» Data excerpt:
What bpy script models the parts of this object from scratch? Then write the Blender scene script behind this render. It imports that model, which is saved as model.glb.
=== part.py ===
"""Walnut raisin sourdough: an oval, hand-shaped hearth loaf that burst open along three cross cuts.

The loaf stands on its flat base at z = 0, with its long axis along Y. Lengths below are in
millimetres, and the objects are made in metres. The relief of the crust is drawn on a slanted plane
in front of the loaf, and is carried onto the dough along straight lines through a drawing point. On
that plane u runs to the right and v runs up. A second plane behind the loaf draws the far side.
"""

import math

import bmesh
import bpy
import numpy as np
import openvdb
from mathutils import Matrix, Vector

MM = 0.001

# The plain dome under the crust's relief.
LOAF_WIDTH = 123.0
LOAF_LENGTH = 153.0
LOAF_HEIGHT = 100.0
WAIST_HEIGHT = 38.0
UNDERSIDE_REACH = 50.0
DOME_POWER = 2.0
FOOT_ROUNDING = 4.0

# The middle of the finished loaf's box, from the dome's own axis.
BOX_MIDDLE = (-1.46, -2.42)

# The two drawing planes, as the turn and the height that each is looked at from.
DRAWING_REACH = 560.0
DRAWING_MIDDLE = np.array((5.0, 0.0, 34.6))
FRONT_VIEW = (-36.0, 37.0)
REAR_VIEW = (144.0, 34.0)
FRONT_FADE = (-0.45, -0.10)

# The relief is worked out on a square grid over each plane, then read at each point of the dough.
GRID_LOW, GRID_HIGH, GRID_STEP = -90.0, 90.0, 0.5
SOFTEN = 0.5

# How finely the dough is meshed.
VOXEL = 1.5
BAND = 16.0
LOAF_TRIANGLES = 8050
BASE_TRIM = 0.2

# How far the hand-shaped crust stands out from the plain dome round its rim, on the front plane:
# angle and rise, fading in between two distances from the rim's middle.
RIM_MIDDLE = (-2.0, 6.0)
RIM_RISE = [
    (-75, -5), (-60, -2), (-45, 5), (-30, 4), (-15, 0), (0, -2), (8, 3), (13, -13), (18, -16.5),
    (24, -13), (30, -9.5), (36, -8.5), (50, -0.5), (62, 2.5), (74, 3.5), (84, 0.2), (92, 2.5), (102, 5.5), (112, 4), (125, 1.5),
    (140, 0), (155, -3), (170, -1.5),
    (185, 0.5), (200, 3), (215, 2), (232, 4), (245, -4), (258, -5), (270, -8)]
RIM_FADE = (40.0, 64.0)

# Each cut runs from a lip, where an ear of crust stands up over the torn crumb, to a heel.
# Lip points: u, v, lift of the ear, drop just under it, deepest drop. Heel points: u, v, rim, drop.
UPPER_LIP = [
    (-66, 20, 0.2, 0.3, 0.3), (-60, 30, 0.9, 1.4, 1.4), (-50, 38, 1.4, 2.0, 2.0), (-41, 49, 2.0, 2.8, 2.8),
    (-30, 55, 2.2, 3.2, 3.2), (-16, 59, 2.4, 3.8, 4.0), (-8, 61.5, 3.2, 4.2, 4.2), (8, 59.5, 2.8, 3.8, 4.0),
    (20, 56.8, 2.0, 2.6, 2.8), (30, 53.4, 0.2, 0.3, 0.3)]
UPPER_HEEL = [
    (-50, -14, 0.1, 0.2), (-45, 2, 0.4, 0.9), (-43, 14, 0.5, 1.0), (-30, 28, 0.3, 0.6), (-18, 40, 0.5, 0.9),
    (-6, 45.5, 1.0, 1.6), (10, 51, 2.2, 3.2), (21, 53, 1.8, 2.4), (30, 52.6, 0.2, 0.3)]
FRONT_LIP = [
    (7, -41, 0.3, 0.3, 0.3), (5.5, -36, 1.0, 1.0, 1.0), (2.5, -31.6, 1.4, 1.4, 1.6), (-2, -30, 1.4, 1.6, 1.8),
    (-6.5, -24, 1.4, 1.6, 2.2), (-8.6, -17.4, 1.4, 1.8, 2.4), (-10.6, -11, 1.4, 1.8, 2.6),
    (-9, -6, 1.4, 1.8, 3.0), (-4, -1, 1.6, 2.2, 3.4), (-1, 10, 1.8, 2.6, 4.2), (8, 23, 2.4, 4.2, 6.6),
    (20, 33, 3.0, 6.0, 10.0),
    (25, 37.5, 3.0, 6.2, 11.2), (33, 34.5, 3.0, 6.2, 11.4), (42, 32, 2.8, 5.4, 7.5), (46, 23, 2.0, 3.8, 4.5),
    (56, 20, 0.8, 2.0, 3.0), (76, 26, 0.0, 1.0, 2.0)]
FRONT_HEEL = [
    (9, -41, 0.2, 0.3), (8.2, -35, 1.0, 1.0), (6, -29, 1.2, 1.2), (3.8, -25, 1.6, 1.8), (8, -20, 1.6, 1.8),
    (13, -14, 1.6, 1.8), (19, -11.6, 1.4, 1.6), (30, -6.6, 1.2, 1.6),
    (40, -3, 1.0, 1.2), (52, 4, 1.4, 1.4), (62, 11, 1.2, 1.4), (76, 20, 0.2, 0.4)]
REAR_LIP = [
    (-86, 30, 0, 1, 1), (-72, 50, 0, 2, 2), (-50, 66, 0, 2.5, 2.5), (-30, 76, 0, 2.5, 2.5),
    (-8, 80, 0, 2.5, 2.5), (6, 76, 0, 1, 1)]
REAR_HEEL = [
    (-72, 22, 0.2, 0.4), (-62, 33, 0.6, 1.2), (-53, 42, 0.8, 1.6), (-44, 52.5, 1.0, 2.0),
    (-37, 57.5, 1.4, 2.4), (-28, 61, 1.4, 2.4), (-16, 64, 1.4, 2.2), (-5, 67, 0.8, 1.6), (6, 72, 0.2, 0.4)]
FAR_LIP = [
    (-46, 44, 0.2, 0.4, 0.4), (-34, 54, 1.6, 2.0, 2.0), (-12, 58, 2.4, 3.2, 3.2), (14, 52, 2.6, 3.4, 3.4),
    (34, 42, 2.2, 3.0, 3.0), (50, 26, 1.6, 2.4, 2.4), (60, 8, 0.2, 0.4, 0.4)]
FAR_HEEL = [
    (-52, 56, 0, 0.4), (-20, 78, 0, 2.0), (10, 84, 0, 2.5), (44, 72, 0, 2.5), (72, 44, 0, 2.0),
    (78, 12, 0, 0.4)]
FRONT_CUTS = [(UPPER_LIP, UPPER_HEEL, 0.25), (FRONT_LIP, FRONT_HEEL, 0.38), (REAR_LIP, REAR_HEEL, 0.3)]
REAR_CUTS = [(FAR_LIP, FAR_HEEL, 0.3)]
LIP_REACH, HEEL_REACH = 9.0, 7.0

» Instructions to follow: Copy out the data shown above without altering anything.

» Written response:
What bpy script models the parts of this object from scratch? Then write the Blender scene script behind this render. It imports that model, which is saved as model.glb.
=== part.py ===
"""Walnut raisin sourdough: an oval, hand-shaped hearth loaf that burst open along three cross cuts.

The loaf stands on its flat base at z = 0, with its long axis along Y. Lengths below are in
millimetres, and the objects are made in metres. The relief of the crust is drawn on a slanted plane
in front of the loaf, and is carried onto the dough along straight lines through a drawing point. On
that plane u runs to the right and v runs up. A second plane behind the loaf draws the far side.
"""

import math

import bmesh
import bpy
import numpy as np
import openvdb
from mathutils import Matrix, Vector

MM = 0.001

# The plain dome under the crust's relief.
LOAF_WIDTH = 123.0
LOAF_LENGTH = 153.0
LOAF_HEIGHT = 100.0
WAIST_HEIGHT = 38.0
UNDERSIDE_REACH = 50.0
DOME_POWER = 2.0
FOOT_ROUNDING = 4.0

# The middle of the finished loaf's box, from the dome's own axis.
BOX_MIDDLE = (-1.46, -2.42)

# The two drawing planes, as the turn and the height that each is looked at from.
DRAWING_REACH = 560.0
DRAWING_MIDDLE = np.array((5.0, 0.0, 34.6))
FRONT_VIEW = (-36.0, 37.0)
REAR_VIEW = (144.0, 34.0)
FRONT_FADE = (-0.45, -0.10)

# The relief is worked out on a square grid over each plane, then read at each point of the dough.
GRID_LOW, GRID_HIGH, GRID_STEP = -90.0, 90.0, 0.5
SOFTEN = 0.5

# How finely the dough is meshed.
VOXEL = 1.5
BAND = 16.0
LOAF_TRIANGLES = 8050
BASE_TRIM = 0.2

# How far the hand-shaped crust stands out from the plain dome round its rim, on the front plane:
# angle and rise, fading in between two distances from the rim's middle.
RIM_MIDDLE = (-2.0, 6.0)
RIM_RISE = [
    (-75, -5), (-60, -2), (-45, 5), (-30, 4), (-15, 0), (0, -2), (8, 3), (13, -13), (18, -16.5),
    (24, -13), (30, -9.5), (36, -8.5), (50, -0.5), (62, 2.5), (74, 3.5), (84, 0.2), (92, 2.5), (102, 5.5), (112, 4), (125, 1.5),
    (140, 0), (155, -3), (170, -1.5),
    (185, 0.5), (200, 3), (215, 2), (232, 4), (245, -4), (258, -5), (270, -8)]
RIM_FADE = (40.0, 64.0)

# Each cut runs from a lip, where an ear of crust stands up over the torn crumb, to a heel.
# Lip points: u, v, lift of the ear, drop just under it, deepest drop. Heel points: u, v, rim, drop.
UPPER_LIP = [
    (-66, 20, 0.2, 0.3, 0.3), (-60, 30, 0.9, 1.4, 1.4), (-50, 38, 1.4, 2.0, 2.0), (-41, 49, 2.0, 2.8, 2.8),
    (-30, 55, 2.2, 3.2, 3.2), (-16, 59, 2.4, 3.8, 4.0), (-8, 61.5, 3.2, 4.2, 4.2), (8, 59.5, 2.8, 3.8, 4.0),
    (20, 56.8, 2.0, 2.6, 2.8), (30, 53.4, 0.2, 0.3, 0.3)]
UPPER_HEEL = [
    (-50, -14, 0.1, 0.2), (-45, 2, 0.4, 0.9), (-43, 14, 0.5, 1.0), (-30, 28, 0.3, 0.6), (-18, 40, 0.5, 0.9),
    (-6, 45.5, 1.0, 1.6), (10, 51, 2.2, 3.2), (21, 53, 1.8, 2.4), (30, 52.6, 0.2, 0.3)]
FRONT_LIP = [
    (7, -41, 0.3, 0.3, 0.3), (5.5, -36, 1.0, 1.0, 1.0), (2.5, -31.6, 1.4, 1.4, 1.6), (-2, -30, 1.4, 1.6, 1.8),
    (-6.5, -24, 1.4, 1.6, 2.2), (-8.6, -17.4, 1.4, 1.8, 2.4), (-10.6, -11, 1.4, 1.8, 2.6),
    (-9, -6, 1.4, 1.8, 3.0), (-4, -1, 1.6, 2.2, 3.4), (-1, 10, 1.8, 2.6, 4.2), (8, 23, 2.4, 4.2, 6.6),
    (20, 33, 3.0, 6.0, 10.0),
    (25, 37.5, 3.0, 6.2, 11.2), (33, 34.5, 3.0, 6.2, 11.4), (42, 32, 2.8, 5.4, 7.5), (46, 23, 2.0, 3.8, 4.5),
    (56, 20, 0.8, 2.0, 3.0), (76, 26, 0.0, 1.0, 2.0)]
FRONT_HEEL = [
    (9, -41, 0.2, 0.3), (8.2, -35, 1.0, 1.0), (6, -29, 1.2, 1.2), (3.8, -25, 1.6, 1.8), (8, -20, 1.6, 1.8),
    (13, -14, 1.6, 1.8), (19, -11.6, 1.4, 1.6), (30, -6.6, 1.2, 1.6),
    (40, -3, 1.0, 1.2), (52, 4, 1.4, 1.4), (62, 11, 1.2, 1.4), (76, 20, 0.2, 0.4)]
REAR_LIP = [
    (-86, 30, 0, 1, 1), (-72, 50, 0, 2, 2), (-50, 66, 0, 2.5, 2.5), (-30, 76, 0, 2.5, 2.5),
    (-8, 80, 0, 2.5, 2.5), (6, 76, 0, 1, 1)]
REAR_HEEL = [
    (-72, 22, 0.2, 0.4), (-62, 33, 0.6, 1.2), (-53, 42, 0.8, 1.6), (-44, 52.5, 1.0, 2.0),
    (-37, 57.5, 1.4, 2.4), (-28, 61, 1.4, 2.4), (-16, 64, 1.4, 2.2), (-5, 67, 0.8, 1.6), (6, 72, 0.2, 0.4)]
FAR_LIP = [
    (-46, 44, 0.2, 0.4, 0.4), (-34, 54, 1.6, 2.0, 2.0), (-12, 58, 2.4, 3.2, 3.2), (14, 52, 2.6, 3.4, 3.4),
    (34, 42, 2.2, 3.0, 3.0), (50, 26, 1.6, 2.4, 2.4), (60, 8, 0.2, 0.4, 0.4)]
FAR_HEEL = [
    (-52, 56, 0, 0.4), (-20, 78, 0, 2.0), (10, 84, 0, 2.5), (44, 72, 0, 2.5), (72, 44, 0, 2.0),
    (78, 12, 0, 0.4)]
FRONT_CUTS = [(UPPER_LIP, UPPER_HEEL, 0.25), (FRONT_LIP, FRONT_HEEL, 0.38), (REAR_LIP, REAR_HEEL, 0.3)]
REAR_CUTS = [(FAR_LIP, FAR_HEEL, 0.3)]
LIP_REACH, HEEL_REACH = 9.0, 7.0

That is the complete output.